The MPC uses tools such as interest rates to control the level of inflation in the economy. One such rate is the policy repo rate, which is the rate at which RBI lends money to banks. An increase in the policy repo rate makes borrowing money more costly, and hence is expected to control inflation by reducing the money supply. MPC increased this rate from 4% in April 2022 to 4.4% in May 2022, to 4.9% in June 2022, to 5.4% in August 2022, and to 5.9% in September 2022.
Breaking down the Consumer Price Index and the Wholesale Price Index
Consumer Price Index (CPI) measures the general prices of goods and services such as food, clothing, and fuel over time. Retail inflation is calculated as the change in the CPI over a period of time. Goods and services such as petrol, food products, health, and education are considered for its calculation, which are assigned different weights (See Table 1). Between February 2022 and August 2022, the average annual inflation was 6.9%. The rise in prices of subcomponents of the CPI during this period is indicated in Table 2.
Table 1: Assigned weights for the calculation of CPI
Sources: MOSPI; PRS.
Table 2: Average inflation of some CPI components
Sources: Database on Indian Economy, RBI; PRS.

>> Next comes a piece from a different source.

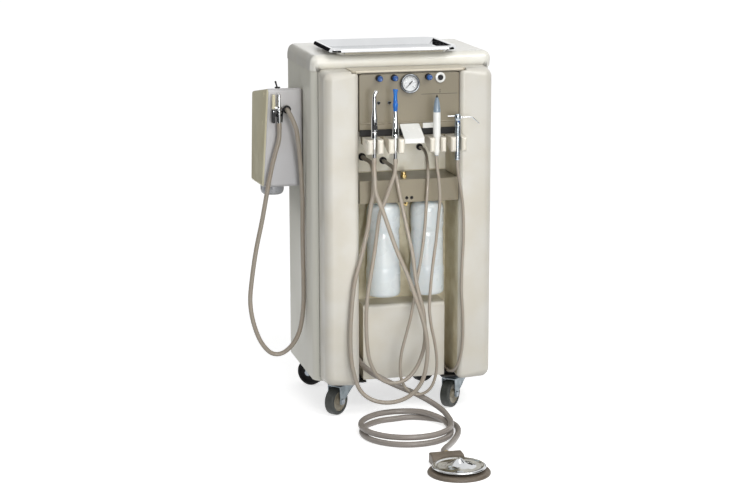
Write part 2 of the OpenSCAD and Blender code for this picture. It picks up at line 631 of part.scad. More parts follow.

CPI is not the only index that measures inflation in an economy. The Wholesale Price Index (WPI) measures the wholesale prices of goods. A change in wholesale prices reflects wholesale inflation. Table 3 indicates the weights assigned to goods for calculating the WPI. Manufactured goods include metals, chemicals, food products, and textiles.
Primary articles (23%) include food articles, and crude petroleum and natural gas. Fuel and power (12%) include mineral oils, electricity, and coal. WPI has remained above 10% from April 2021 onwards. It reached an all-time high of 17% in May 2022. This was driven by the inflation in metals, kerosene and petroleum coke, fruits and vegetables, and palm oil.
Table 3:Assigned weights for the
Sources: Ministry of Commerce and Industry; PRS.
Why has WPI inflation been consistently above CPI inflation?
Movements in the WPI have an impact on the CPI. For almost a year and half, CPI inflation has remained below WPI inflation. However, as per the design of the indices, it is expected that CPI would remain above WPI, and that any increase in WPI would reflect in the CPI after a time lag. This is because retail prices include taxes (as a percentage of price), while wholesale prices do not. Additionally, some of the goods in WPI act as inputs in the goods considered in CPI. An increase in input prices would lead to higher retail prices after a time lag.
We discuss possible reasons for why CPI has remained below WPI for a year and a half.
Figure 2: Consumer Price Index and Wholesale Price Index
Sources: Database on Indian Economy, Reserve Bank of India; PRS.
Composition of indices
As indicated in Table 2 and 3, the composition of the two indices varies. For instance, prices of manufacture of basic metals, chemicals, and machinery grew at an average rate of 13% between February 2021 and September 2022. They contribute 7% to the WPI. These are input goods for producing final goods and services such as automobiles, which are included in the CPI. The rise in prices of transport vehicles, communication devices, fuel for transport, and housing (CPI components) rose by 6% during this period.
The Ministry of Finance has observed that wholesale prices did not feed into retail prices (from March 2021 onwards) as wholesalers absorbed the rising input costs and did not pass them on to retailers. In August 2022, it noted that as retail prices are rising now, the pass-through may occur.